< Handelingen 8 >

1 En Saulus had mede een welbehagen aan zijn dood. En er werd te dien dage een grote vervolging tegen de Gemeente, die te Jeruzalem was; en zij werden allen verstrooid door de landen van Judea en Samaria, behalve de apostelen.
Saulus autem erat consentiens neci ejus. Facta est autem in illa die persecutio magna in ecclesia quæ erat Jerosolymis, et omnes dispersi sunt per regiones Judææ et Samariæ præter Apostolos.
2 En enige godvruchtige mannen droegen Stefanus te zamen ten grave en maakten groten rouw over hem.
Curaverunt autem Stephanum viri timorati, et fecerunt planctum magnum super eum.
3 En Saulus verwoestte de Gemeente, gaande in de huizen; en trekkende mannen en vrouwen, leverde hen over in de gevangenis.
Saulus autem devastabat ecclesiam per domos intrans, et trahens viros ac mulieres, tradebat in custodiam.
4 Zij dan nu, die verstrooid waren, gingen het land door, en verkondigden het Woord.
Igitur qui dispersi erant pertransibant, evangelizantes verbum Dei.

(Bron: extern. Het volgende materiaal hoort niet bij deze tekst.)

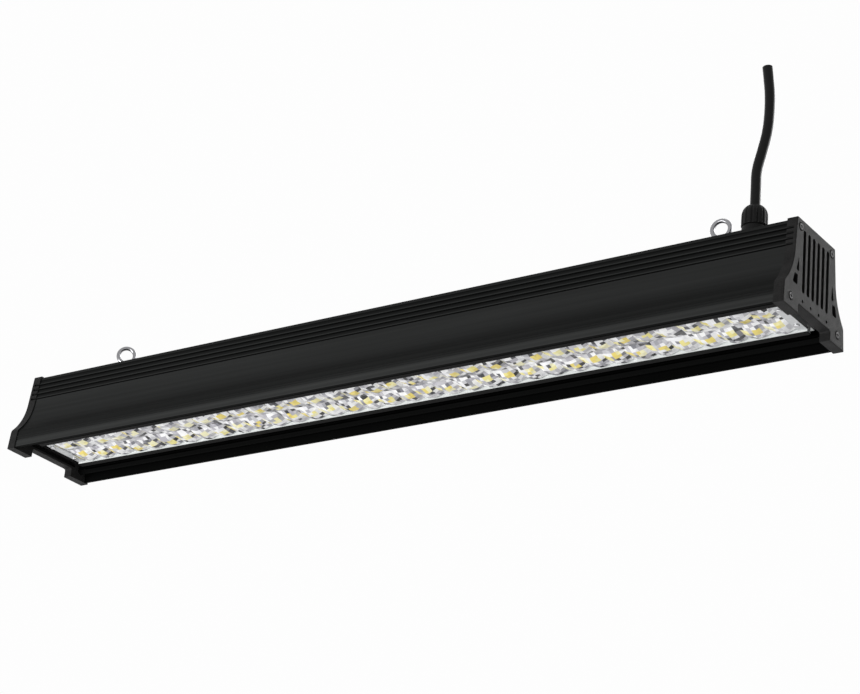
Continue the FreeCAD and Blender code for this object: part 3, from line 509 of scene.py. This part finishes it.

5 En Filippus kwam af in de stad van Samaria, en predikte hun Christus.
Philippus autem descendens in civitatem Samariæ, prædicabat illis Christum.
6 En de scharen hielden zich eendrachtelijk aan hetgeen van Filippus gezegd werd, dewijl zij hoorden en zagen de tekenen, die hij deed.
Intendebant autem turbæ his quæ a Philippo dicebantur, unanimiter audientes, et videntes signa quæ faciebat.
7 Want van velen, die onreine geesten hadden, gingen dezelve uit, roepende met grote stem; en vele geraakten en kreupelen werden genezen.
Multi enim eorum qui habebant spiritus immundos, clamantes voce magna exibant. Multi autem paralytici et claudi curati sunt.
8 En er werd grote blijdschap in die stad.
Factum est ergo gaudium magnum in illa civitate.
9 En een zeker man, met name Simon, was te voren in de stad plegende toverij, en verrukkende de zinnen des volks van Samaria, zeggende van zichzelven, dat hij wat groots was.
Vir autem quidam nomine Simon, qui ante fuerat in civitate magus, seducens gentem Samariæ, dicens se esse aliquem magnum:
10 Welken zij allen aanhingen, van den kleine tot den grote, zeggende: Deze is de grote kracht Gods.
cui auscultabant omnes a minimo usque ad maximum, dicentes: Hic est virtus Dei, quæ vocatur magna.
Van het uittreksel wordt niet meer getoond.